Услышав сперва прозвище, те, кто после увидели ее, могли лично убедиться, сколь беспочвенные и лживые слухи следуют за ней, полной невинности и чести. Правда, было несколько неожиданно, что прозвище до сих пор не забылось.
– Идем, – тихо повторила Элиза.
Результата не последовало. А времени становилось все меньше.
Сняв грязную кружевную перчатку, Элиза ущипнула Марию за бок и тут же пожалела. Та подпрыгнула, ударилась головой прямо об оставленный сильфидом кокон и вскрикнула.
Вовлечь фрейлину в такое неловкое положение не входило в планы Элизы.
Она спокойно запустила руку в тернистые ветви и оторвала от них кусок, запутавшийся в волосах паникующей Марии.
– Ты жива?! – воскликнула та, после серии сдавленных визгов.
– Да. Идем.
– Деревня вся обезумела, – затараторила Мария, – они ищут тебя, нам не выйти!
– Город, – поправила Элиза обреченно оглядывая шипастые ветки. Ощущения в уколотой руке были отвратительные. Противоядий с собой не было, а на голодный желудок течение отравлений, по опыту Элизы, проходило крайне неприятно. Но сказать наверняка, яд ли это, она пока не могла.
– Я призналась, что это я ведьма, – сказала Мария гордо, все еще пытаясь выпутать из растрепанных волос шипастые ветви, – уходи.
Все-таки Элиза взяла себя в руки. В шипах не было яда. Похоже, все, что в них заключалось, оказалось просто каким-то отваживающим волшебством.
– Не двигайся, – чуть улыбнувшись спокойно взглянула она прямо в лицо Марии.
– Ой… нет… Пожалуйста! – глаза Марии вдруг наполнились слезами, – не надо опять!
– Просто не двигайся, – чуть нахмурившись, Элиза плотнее усадила фрейлину возле стены.
– На моем венчании ты смотрела так же, и все умерли! – сдерживая слезы проговорила она, – и…

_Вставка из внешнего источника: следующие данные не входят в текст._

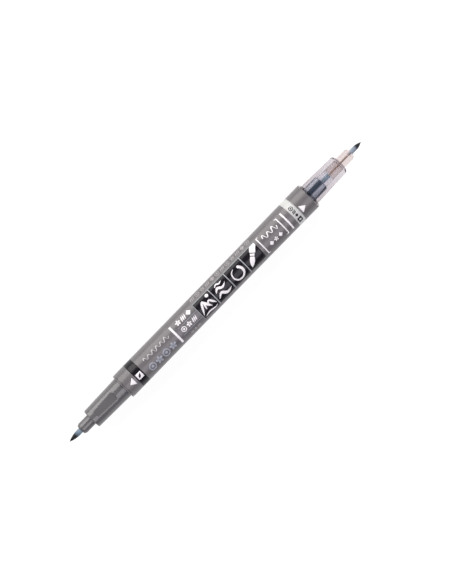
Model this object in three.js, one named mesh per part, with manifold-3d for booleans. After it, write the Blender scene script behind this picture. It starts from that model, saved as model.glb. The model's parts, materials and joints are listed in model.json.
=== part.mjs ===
// A double-ended calligraphy marker lying on its side with both caps off.
//
// Units are millimetres. The pen lies along X with its printed side up (+Z): the black-ink
// end points to -X and the grey-ink end to +X. The origin is under the middle of the pen,
// on the plane that the barrel rests on.
//
// Each end is built pointing to +X, from distances measured outwards from the pen's middle,
// and the black-ink end is then turned half a turn about Z.
import * as THREE from "three";
import { mergeVertices } from "three/addons/utils/BufferGeometryUtils.js";
import Module from "manifold-3d";

const wasm = await Module();
wasm.setup();

// ---- facets and clearances ----
const SIDES = 32; // round the barrel, rings, grips and holders
const SMALL_SIDES = 20; // round the nibs, cores and feeds
const GAP = 0.1; // between fixed pieces that meet

// ---- barrel ----
const BARREL_RADIUS = 5.57;
const FLARED_RADIUS = 5.78; // at the grey-ink end
const FLARE_START = 13.6; // X where the barrel starts to widen
const BARREL_BORE = 4.66;
const AXIS_HEIGHT = FLARED_RADIUS;

// ---- ribs inside the barrel ----
const RIBS = 4;
const RIB_START = 6;
const RIB_LENGTH = 34;
const RIB_THICKNESS = 0.8;
const RIB_INNER_RADIUS = 3.35;
const RIB_ROOT = 0.2; // how far a rib runs into the barrel's wall

// ---- ink system, the same at both ends ----
const DIVIDER_HALF_WIDTH = 1.5;
const REAR_STOP_WIDTH = 3;
const PLUG_RADIUS = 4.5; // divider and rear stops
const FILM_GAP = 0.1; // between a reservoir and its film
const FILM_THICKNESS = 0.12;
const FILM_SETBACK = 0.3; // the rod stands this far out of its film
const RESERVOIR_END = 58.3;
const RELAY_RADIUS = 0.96;
const RELAY_LENGTH = 3.8;
const SLEEVE_INNER_RADIUS = 1.08;
const SLEEVE_RADIUS = 2.6;
const SLEEVE_LENGTH = 4.2;
const FEED_RADIUS = 0.3;
const FEED_BORE = 0.5;

// ---- grips ----
const GRIP_PLUG_START = 43; // the plug reaches this far into the barrel
const CORNER_STEPS = 4;

// ---- nib holders and nibs ----
const HOLDER_CHAMFER = 0.95;
const MOUTH_DEPTH = 1.5;
const MOUTH_RADIUS = 0.85;
const NIB_TAIL_LENGTH = 1.2; // the slim part of a nib that sits in the holder's mouth
const NIB_TAIL_RADIUS = 0.42;
const NIB_STANDOFF = 0.28; // from the holder's face to the nib's root, so that the nib can bend
const NIB_TIP = 80.62;
const NIB_STRAIGHT_TAPER = 0.93; // radius at the end of a straight root, as a share of its start
const NIB_STEPS = 8;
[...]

– Только негодяи, – спокойно поправила Элиза, выписывая на беленой стене возле головы Марии несколько символов проколотым пальцем, – а простой люд ликовал, вызволяя святую из-за решетки ненавистного барона. Если бы ты не рыдала в кандалах в обнимку с замученными…
Волшебство в ветвях было довольно опасным, хоть и сотканным в спешке. Без сильфида в центре разрушенного кокона, его было практически незаметно. Но вот напитавшись кровью, оно пришло в движение.
– Я не святая… – собравшись тихо возразила Мария, затравленно наблюдая за ее бесстрастными движениями, – меня всегда гложет зависть. Я знаю в сто раз больше тебя. Моя семья богаче всего твоего рода. Но почему я не могу стать выше тебя?! Или хотя бы как ты…
– Потому что мне неинтересно самой с собой играть в карты, – ответила Элиза. – не смей трогать ветки. Идем.
Фрагмент кокона запутавшийся в волосах не был идеальной защитой, но, все же, лучше, чем ничего.
– Я не могу… Если ты опять всех…
– Я слышала твою просьбу. Приказываю. Встань и иди, – холодно потребовала Элиза открыв дверь.